# Looking for a good equipment supplier



## stasis (Jun 5, 2016)

Hello all, after years of garage refining I find myself in a fortunate position to do a couple things. First being able to restart my business recyling electronic scrap and soon as i get my facility setup within the next couple months I will be posting here as well as a couple other sites a price list for all the materials as well as offering incentives for forum members.

Next and foremost i will begin outfitting a complete lab for all my refining and am looking for a good reliable reasonably priced company or site to purchase a LOT of lab equipment. So i was looking for some feedback and ideas of who you have used and who you would recommend. Also i live in Florida around port saint Lucie and i will be looking for a fume hood if anyone local in the state may have one for sale.

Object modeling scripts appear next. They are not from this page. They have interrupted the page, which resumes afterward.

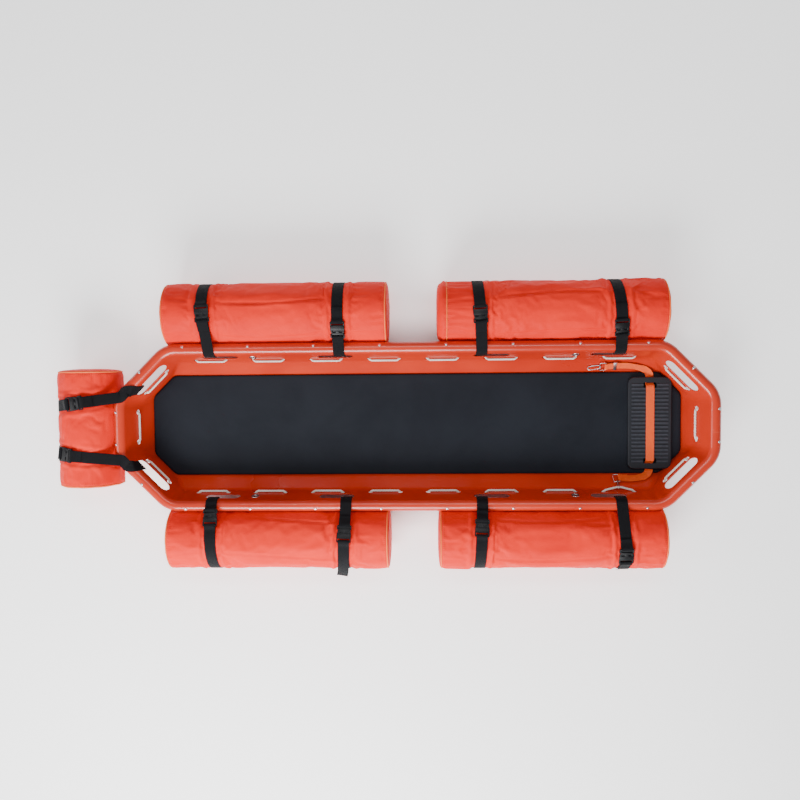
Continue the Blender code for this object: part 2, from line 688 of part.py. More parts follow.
def build_end_straps():
    """The head roll's straps lie askew over the rim and dive through the near ends of the hand holes."""
    for name, sy, place, tail in END_STRAPS:
        loop, spot, normal, toward = taut_loop(place, (-0.030, 0.115), -0.004, ROLL_R + 0.0036, slack=0.0005)

        def place_3d(p, sy=sy):
            return Vector((TUB_X - RIM_X - p[0], sy * (END_STRAP_Y - END_STRAP_LEAN * p[0]), p[1]))

        def swap(points, widths, sy=sy):
            top = min(i for i, p in enumerate(loop) if p.x < 0)
            low = min(i for i, p in enumerate(loop) if i > top and p.x > 0)
            out = Vector((-1, sy, 0)).normalized()
            slide = Vector((-1, -sy, 0)).normalized()
            rim = Vector((TUB_X - RIM_X + CHAMFER / 2, sy * (RIM_Y - CHAMFER / 2), 0)) + slide * HOLE_END

            def at(depth, z):
                return rim - out * depth + Vector((0, 0, z))

            through = [at(0.003, ROLL_Z + ROLL_R + 0.0034), at(0.0165, ROLL_Z + ROLL_R - 0.0015),
                       at(0.0242, ROLL_Z + 0.004), at(inset(CORNER, 0.150) + 0.0022, 0.150),
                       at(inset(CORNER, 0.142) - WALL / 2, 0.143), at(inset(CORNER, 0.134) - WALL - 0.006, 0.132)]
            ref = widths[0]
            turn = slide if slide.dot(ref) > 0 else -slide
            new = points[:top + 1] + through + points[low:]
            wide = widths[:top + 1] + [turn] * len(through) + widths[low:]
            return new, wide

        build_strap(name, place_3d, loop, spot, normal, toward, tail, swap)


# Foot rest

def build_foot_plate():
    """A ribbed tray, open below, with two strap slots and a notch in the skirt beside each."""
    hx, hy = PLATE_L / 2, PLATE_W / 2
    base = MAT_TOP + GAP

    def ring(shrink, z, radius):
        corners = [(-hx + shrink, -hy + shrink), (hx - shrink, -hy + shrink),
                   (hx - shrink, hy - shrink), (-hx + shrink, hy - shrink)]
        return [Vector((x + PLATE_X + TUB_X, y, base + z)) for x, y in rounded(corners, radius, 3)]

    bm = bmesh.new()
    top = PLATE_H - RIB_H
    loft(bm, [ring(PLATE_WALL, top - PLATE_WALL, 0.018), ring(PLATE_WALL, 0.0, 0.018), ring(0.0, 0.0, 0.022),
              ring(0.0, top - 0.003, 0.022), ring(0.001, top - 0.001, 0.021), ring(0.003, top, 0.019)])
    plate = add_node("foot_plate", "plate", bm, smooth=35)
    bm = bmesh.new()
    count = round((PLATE_W - 0.036) / RIB_PITCH)
    for k in range(count):
        y = (k - (count - 1) / 2) * RIB_PITCH
        spot = Matrix.Translation((PLATE_X, y, base))
        flat, crest = RIB_PITCH * 0.34, RIB_PITCH * 0.22
        x0 = hx - 0.012
        rings = [[spot @ Vector((x, s * e, z)) for s, e, z in
                  ((-1, flat, top - 0.001), (1, flat, top - 0.001), (1, crest, top + RIB_H), (-1, crest, top + RIB_H))]
                 for x in (-x0, x0)]
        loft(bm, rings)
    join(plate, bm, "ribs")
    bm = bmesh.new()
    for sy in (1, -1):
        prism(bm, rounded([(-FOOT_SLOT_L / 2, -FOOT_SLOT_W / 2), (FOOT_SLOT_L / 2, -FOOT_SLOT_W / 2),
                           (FOOT_SLOT_L / 2, FOOT_SLOT_W / 2), (-FOOT_SLOT_L / 2, FOOT_SLOT_W / 2)], 0.005, 2),
              [], top - 0.006, PLATE_H + 0.01, Matrix.Translation((PLATE_X, sy * FOOT_SLOT_Y, base)))
        prism(bm, [(-0.026, -0.008), (0.026, -0.008), (0.026, 0.008), (-0.026, 0.008)], [], -0.003, 0.0085,
              Matrix.Translation((PLATE_X, sy * hy, base)))
    cut(plate, bm, "strap_slots")
    plate.data.shade_smooth()
    plate.data.set_sharp_from_angle(angle=math.radians(35))
    return plate


def join(ob, bm, name):
    """Adds a body to ob by a union at once."""
    tool = cutter(bm, name)
    tool.location = (TUB_X, 0.0, 0.0)
    mod = ob.modifiers.new(name, "BOOLEAN")
    mod.operation, mod.solver, mod.object = "UNION", "EXACT", tool
    with bpy.context.temp_override(object=ob, active_object=ob, selected_objects=[ob]):
        bpy.context.view_layer.update()
        bpy.ops.object.modifier_apply(modifier=name)
    bpy.data.objects.remove(tool, do_unlink=True)


def face_strap():
    """The orange band over the plate, down both slots and out through the skirt's notches."""
    base, edge = MAT_TOP + GAP, PLATE_W / 2
    high = PLATE_H + GAP + FOOT_STRAP_T / 2 + 0.0002
    side = [(edge + 0.001, NOTCH_Z), (FOOT_SLOT_Y + 0.012, NOTCH_Z), (FOOT_SLOT_Y + 0.0035, NOTCH_Z + 0.003),
            (FOOT_SLOT_Y + 0.0015, high - 0.004), (FOOT_SLOT_Y - 0.002, high - 0.0006), (FOOT_SLOT_Y - 0.010, high)]
    points = side + [(-y, z) for y, z in side[::-1]]
    path = [Vector((PLATE_X + TUB_X, y, base + z)) for y, z in points]
    bm = bmesh.new()
    ribbon(bm, path, [Vector((1, 0, 0))] * len(path), FOOT_STRAP_W, FOOT_STRAP_T)
    add_node("foot_strap_face", "orange_webbing", bm, smooth=50)


def low_wall_frame(x, y, turn=0.0, height=0.0):
    """Frame on the lower wall: x towards the head, y up the slope, z off the wall; turn is about z in degrees."""
    sy = math.copysign(1, y)
    run, rise = FLOOR_IN[SIDE] - KNEE_IN[SIDE], KNEE_Z - FLOOR_Z
    slope = Vector((0, sy * run, rise)).normalized()
    normal = Vector((0, -sy * rise, run)).normalized()
    z = FLOOR_Z + (abs(y) - (RIM_Y - FLOOR_IN[SIDE])) * rise / run
    head = Vector((-1, 0, 0))
    frame = Matrix((head, slope, normal)).transposed().to_4x4()
    frame.translation = Vector((x + TUB_X, y, z)) + normal * height
    return frame @ Matrix.Rotation(math.radians(turn), 4, "Z")


def build_tail(name, spots, ring_frame, sy, back):
    """A band from the plate's notch along the lower wall, round the ring's near bar and back over itself.
    spots are (distance from the plate's middle, distance in from the rim, height off the wall)."""
    base = MAT_TOP + GAP
    path = [Vector((PLATE_X + TUB_X, sy * (PLATE_W / 2 + 0.0018), base + NOTCH_Z)),
            Vector((PLATE_X + TUB_X, sy * (PLATE_W / 2 + 0.0150), base + NOTCH_Z + 0.001))]
    wall = low_wall_frame(0.0, sy * 0.2).to_3x3() @ Vector((0, 0, 1))
    path += [low_wall_frame(PLATE_X - x, sy * (RIM_Y - y)).translation + wall * h for x, y, h in spots]
    fold = [(-0.004, -TAIL_DROP), (RING_BAR + 0.0005, -TAIL_DROP), (RING_BAR + 0.0022, -0.0018),
            (RING_BAR + 0.0022, 0.0018), (RING_BAR + 0.0005, TAIL_DROP), (-0.001, TAIL_DROP)]
    fold += [(-0.010, -TAIL_DROP + 0.0034), (-back, -TAIL_DROP + 0.0026)]
    path += [ring_frame @ Vector((a, 0.0, h)) for a, h in fold]
    flat = ring_frame.to_3x3() @ Vector((0, 1, 0))
    widths = [Vector((-sy, 0, 0)).normalized() * -1]
    for i in range(1, len(spots) + 2):
        along = (path[i + 1] - path[i - 1]).normalized()
        widths.append(wall.cross(along))
    if widths[1].dot(widths[0]) < 0:
        widths[0] = -widths[0]
    if flat.dot(widths[-1]) < 0:
        flat = -flat
    widths += [flat] * len(fold)
    bm = bmesh.new()
    ribbon(bm, path, widths, FOOT_STRAP_W - 0.002, FOOT_STRAP_T)
    add_node(name, "orange_webbing", bm, smooth=50)


def build_ring(name, frame, length, width):
    """A flat ring whose near bar is at x = 0."""
    def loop(shrink, radius):
        corners = [(shrink, -width / 2 + shrink), (length - shrink, -width / 2 + shrink),
                   (length - shrink, width / 2 - shrink), (shrink, width / 2 - shrink)]
        return rounded(corners, radius, 2)

    bm = bmesh.new()
    outer, inner = loop(0.0, 0.005), loop(RING_BAR, 0.002)
    half, soft = RING_BAR / 2, 0.0009
    skin = [(loop(soft, 0.0042), half), (outer, half - soft), (outer, -half + soft), (loop(soft, 0.0042), -half),
            (loop(RING_BAR - soft, 0.0028), -half), (inner, -half + soft), (inner, half - soft),
            (loop(RING_BAR - soft, 0.0028), half)]
    loft(bm, [[frame @ Vector((x, y, h)) for x, y in ring] for ring, h in skin], closed=True)
    add_node(name, "metal", bm, smooth=50)


def build_hook(name, near, far, normal):
    """A long snap hook round two bars: the body is a loop with a gap on one side, and a sprung gate shuts the gap."""
    axis = (far - near).normalized()
    normal = (normal - axis * normal.dot(axis)).normalized()
    side = normal.cross(axis)
    span = (far - near).length
    path = []
    start, stop = HOOK_GATE_AT, HOOK_GATE_AT + HOOK_GATE_L
    path.append(near + axis * (start - HOOK_GAP) + side * HOOK_LOOP_R)
    for centre, first in ((near, 90), (far, -90)):
        for k in range(7):
            t = math.radians(first + 30 * k)
            path.append(centre + axis * math.cos(t) * HOOK_LOOP_R + side * math.sin(t) * HOOK_LOOP_R)
    path.append(near + axis * (stop + HOOK_GAP) + side * HOOK_LOOP_R)
    bm = bmesh.new()
    round_bar(bm, path, HOOK_R, 8, up=normal)
    add_node(name, "metal", bm, smooth=60)
    pivot = near + axis * (start + HOOK_R) + side * HOOK_LOOP_R
    bm = bmesh.new()
    gate = [near + axis * d + side * HOOK_LOOP_R for d in (start, start + 0.004, stop - 0.003, stop)]
    round_bar(bm, gate, HOOK_R - 0.0003, 8, up=normal)
    add_node(name.replace("hook", "hook_gate"), "metal", bm, smooth=60, origin=pivot)
    return pivot, normal


def build_slider(frame):
    """A flat metal keeper round both layers of the left tail."""
    w, low, high = FOOT_STRAP_W / 2 + 0.0035, -TAIL_DROP - 0.0026, -TAIL_DROP + 0.0058
    outline = [(-w, low), (w, low), (w, high), (-w, high)]
    hole = [(-w + 0.0022, low + 0.0012), (w - 0.0022, low + 0.0012), (w - 0.0022, high - 0.0012),
            (-w + 0.0022, high - 0.0012)]
    turn = Matrix(((0, 0, 1, 0), (1, 0, 0, 0), (0, 1, 0, 0), (0, 0, 0, 1)))
    bm = bmesh.new()
    prism(bm, outline, [hole], -0.037, -0.025, frame @ turn)
    add_node("strap_slider_left", "metal", bm, smooth=30)


def build_tail_hardware():
    ring_l, ring_w = 0.026, 0.040
    frame = low_wall_frame(PLATE_X - 0.160, RIM_Y - 0.0675, height=0.0085, turn=-4.0)
    build_tail("foot_strap_tail_left",
               [(0.0075, 0.0805, 0.0085), (0.0230, 0.0720, 0.0048), (0.045, 0.0675, 0.0044),
                (0.080, 0.0660, 0.0048), (0.125, 0.0660, 0.0053)], frame, 1, 0.050)
    build_ring("ring_left", frame, ring_l, ring_w)
    build_slider(frame)
    near = frame @ Vector((ring_l - RING_BAR / 2 + HOOK_SEAT, 0.0, 0.0))
    far = frame @ Vector((ring_l - RING_BAR / 2 + 0.036, -0.004, 0.0005))
    tilt = frame.to_3x3() @ Vector((0.0, 0.75, 0.66))
    build_hook("hook_left", near, far, tilt)

    frame = low_wall_frame(PLATE_X - 0.1085, 0.074 - RIM_Y, height=0.0095, turn=4.0)
    build_tail("foot_strap_tail_right",
               [(0.0075, 0.0810, 0.0085), (0.0230, 0.0740, 0.0048), (0.045, 0.0715, 0.0046),
                (0.075, 0.0725, 0.0055)], frame, -1, 0.030)
    build_ring("ring_right", frame, ring_l, ring_w - 0.004)
    near = frame @ Vector((ring_l / 2, (ring_w - 0.004 - RING_BAR) / 2, 0.0))
    rope = on_tub(wall_frame(SIDE, ROPE_PITCH * 3.5, ROPE_Z, sy=-1))
    far = rope.translation - rope.to_3x3() @ Vector((0, 0, ROPE_BULGE))
    far.x = near.x
    near += (far - near).normalized() * HOOK_SEAT
    build_hook("hook_right", near, far, Vector((1, 0, 0)))


def main():
    clear_scene()
    build_shell()
    build_frame_tube()
    build_grommets()
    build_runners()
    build_rope()
    build_mat()
    build_floats()
    build_side_straps()
    build_end_straps()
    build_foot_plate()
    face_strap()
    build_tail_hardware()


main()
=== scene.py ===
"""Floating rescue stretcher, dressed over its solid model."""

import json
from bisect import bisect_right
from functools import partialmethod
from math import acos, atan2, ceil, copysign, cos, exp, hypot, pi, radians, sin, sqrt, tan

import bmesh
import bpy
from mathutils import Matrix, Vector, noise


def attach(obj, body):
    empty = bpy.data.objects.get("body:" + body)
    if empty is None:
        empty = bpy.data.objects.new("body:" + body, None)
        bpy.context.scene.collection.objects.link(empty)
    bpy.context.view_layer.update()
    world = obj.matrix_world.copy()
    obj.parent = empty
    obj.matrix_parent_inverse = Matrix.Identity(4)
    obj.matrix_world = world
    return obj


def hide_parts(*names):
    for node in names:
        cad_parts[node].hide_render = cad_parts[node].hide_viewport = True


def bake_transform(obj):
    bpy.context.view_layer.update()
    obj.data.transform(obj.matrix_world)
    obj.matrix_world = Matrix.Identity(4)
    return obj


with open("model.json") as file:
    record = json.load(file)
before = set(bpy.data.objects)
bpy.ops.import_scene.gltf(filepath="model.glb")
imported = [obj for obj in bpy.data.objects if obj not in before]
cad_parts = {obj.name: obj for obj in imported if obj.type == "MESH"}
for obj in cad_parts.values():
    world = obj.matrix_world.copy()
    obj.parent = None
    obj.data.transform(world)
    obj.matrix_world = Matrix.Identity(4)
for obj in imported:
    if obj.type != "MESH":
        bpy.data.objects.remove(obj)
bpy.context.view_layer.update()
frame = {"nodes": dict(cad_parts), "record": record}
nodes = frame["nodes"]
scene, ops = bpy.context.scene, bmesh.ops

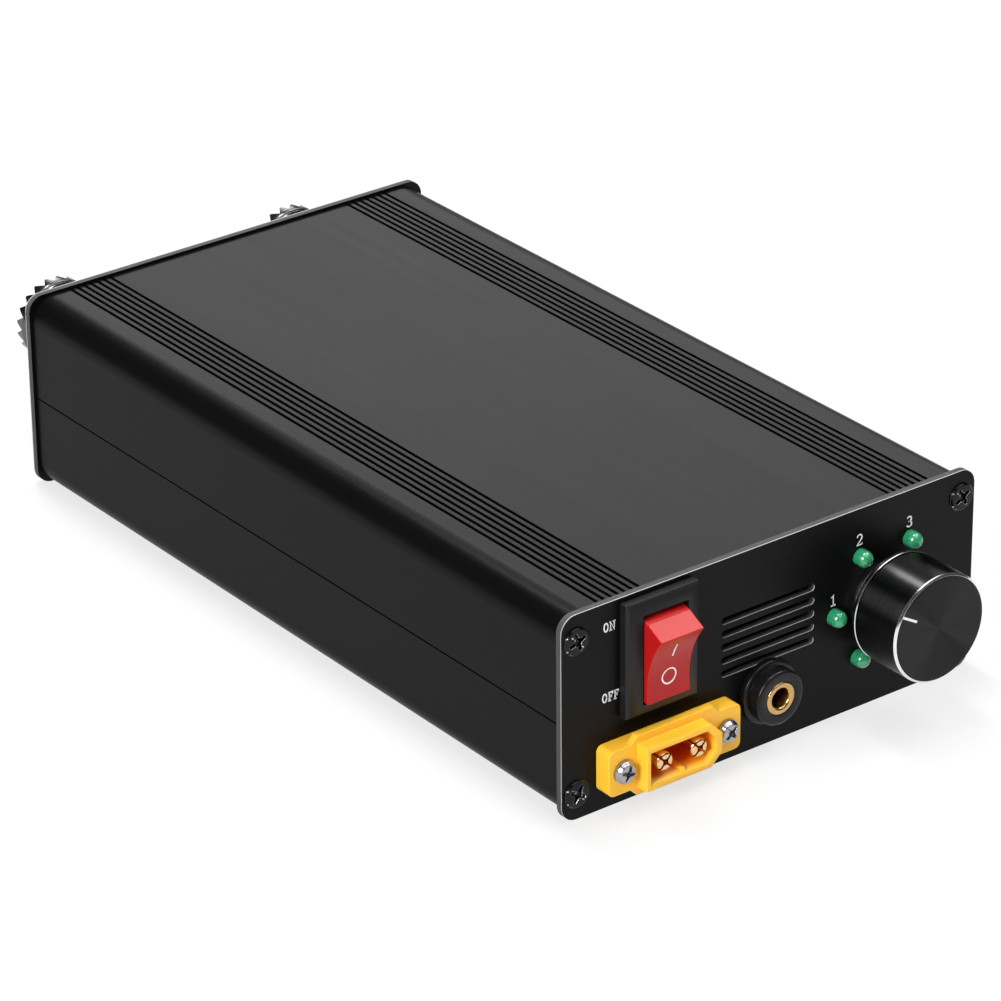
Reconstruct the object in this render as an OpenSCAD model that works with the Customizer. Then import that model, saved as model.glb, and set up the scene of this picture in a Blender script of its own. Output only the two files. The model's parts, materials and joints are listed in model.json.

The plan is to purchase a decent sized shed to make my lab so when i move it can be moved with me. I figured a 10×15 would provide me with the space i need for a rather complete lab to suit my needs.

As always I appreciate any and all input and ideas from you all and maybe thinking of things i haven't thought of or ideas for oganization or whatever. Thanks for your time and I look forward to hearing from any and all of you.


----------



## 4metals (Jun 7, 2016)

http://www.goldrefiningequipment.com/Aqua-Regia-Hoods.html

You should also consider installing everything in a 20' storage container, it is it's own building and will relocate easily.


----------